Book Review: ‘Viva Durant and the Secret of the Silver Buttons’ by Ashli St. Armant

Viva Durant and The Secret of the Silver ButtonsViva Durant and The Secret of the Silver Buttons by Ashli St. Armant
My rating: 4 of 5 stars

“Viva Durant and The Secret of the Silver Buttons” by Ashli St. Armant is an imaginative girl detective story that combines music and mystery. An interview with the author will be available soon at shelit.com.

Visiting from California, Viva Durant is a teen girl who arrives in New Orleans bored by her grandmother’s seemingly simple life of running errands. Grams doesn’t want to explore New Orleans because she lives there, but Viva feels there’s so much mystique in the city that she has to explore the most exciting parts like the French Quarter. One day, Grams gives Viva a newspaper to read where Viva discovers an article about a man looking for his great-aunt’s secret treasure that could be worth a lot of money. What sticks out to Viva is the man saying the Miss Mary Mack nursery rhyme is about his ancestor and the rhyme has clues about where the treasure is, but he needed help analyzing the lyrics to crack the code. Intrigued by the backstory, Viva uses her trips into the city for Grams’ shopping list to head to various landmarks to string together the clues about “Miss Mary Mack.”

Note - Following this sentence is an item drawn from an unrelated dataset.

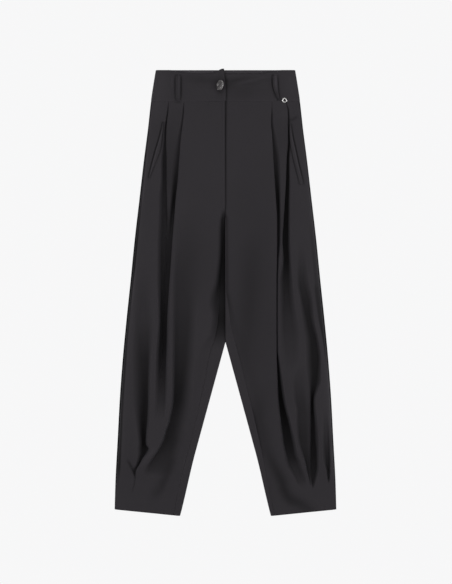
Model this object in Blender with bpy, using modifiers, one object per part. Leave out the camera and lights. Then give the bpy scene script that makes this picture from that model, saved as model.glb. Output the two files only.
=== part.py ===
# Pleated high-waist trousers laid out flat on their back, front upwards.
# World: metres, X across (the wearer's left is +X), Y along (waist at +Y), Z up from the surface they lie on.
# Sizes below are millimetres. A place on the garment is (out, down, height): out from the centre line, down from
# the waist edge, height above the surface. SIDES turns it into X, Y and Z.
import math

import bmesh
import bpy
from mathutils import Matrix, Vector
from mathutils.bvhtree import BVHTree

MM = 0.001
LENGTH = 1044.0  # waist edge to the lowest corner of the hem
SIDES = {"right": -1.0, "left": 1.0}  # the wearer's right and left
WALL = 1.2  # suiting cloth
BAND_WALL = 1.8  # two layers and stiffening
GAP = 0.3  # between pieces that are sewn together

BAND_TOP = 2.0
WAIST_SEAM = 72.0
CROTCH = 331.0
LEG_SPLIT = 637.0  # where the legs part
INNER_SLOPE = 0.2727  # how fast each inner leg edge moves out below the split
LEG_APART = 0.9  # the legs' inner walls, from the centre line while they touch
HEM_LEVEL = 1029.0  # the hem at the side seam
HEM_DROP = 15.0  # how much lower the hem is at the inner edge
HEM_IN, HEM_OUT = 111.0, 260.0

SIDE_SEAM_IN = 3.2  # the side seam shows on the front, this far from the edge
SIDE_ROLL = 26.0
BACK_LOOP_WALL = 1.4
BACK_BAND_HEIGHT = BACK_LOOP_WALL + GAP + BAND_WALL / 2
BAND_HEIGHT = 7.4
OVERLAP = 30.0  # the left waistband runs on under the right one
OVERLAP_LIFT = BAND_WALL + 2 * GAP

# half of the laid width at the side edge
OUTLINE = {
    "down": (0, 24, 70, 140, 210, 305, 400, 490, 585, 680, 775, 870, 963, 1029),
    "out": (163, 167, 174, 182, 191, 202, 213, 222, 232, 241, 248, 253, 258, 260),
}
# how high the front stands off the surface between its edges
CROWN = {
    "down": (72, 150, 230, 330, 450, 600, 760, 880, 930, 965, 1000, 1044),
    "height": (8.6, 9.2, 11, 14, 18, 20, 21, 20, 14, 8, 5, 4.2),
}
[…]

The music is creatively blended into the story during pivotal moments, especially in between chapters. Giving a history to the Miss Mary Mack rhyme on top of making it into a treasure hunt spells out an entertaining audiobook. There are moments where it feels like the mystery will stop with a questionable clue, but Viva moves forward with the clue anyway and finds better clues that bring her closer to the secret location of the silver buttons. The narrator, Bahni Turpin, also delivers the best rhythm for the childish voice of Viva.

Overall, the audiobook is perfect for a girl, especially a girl of color, interested in mystery and history.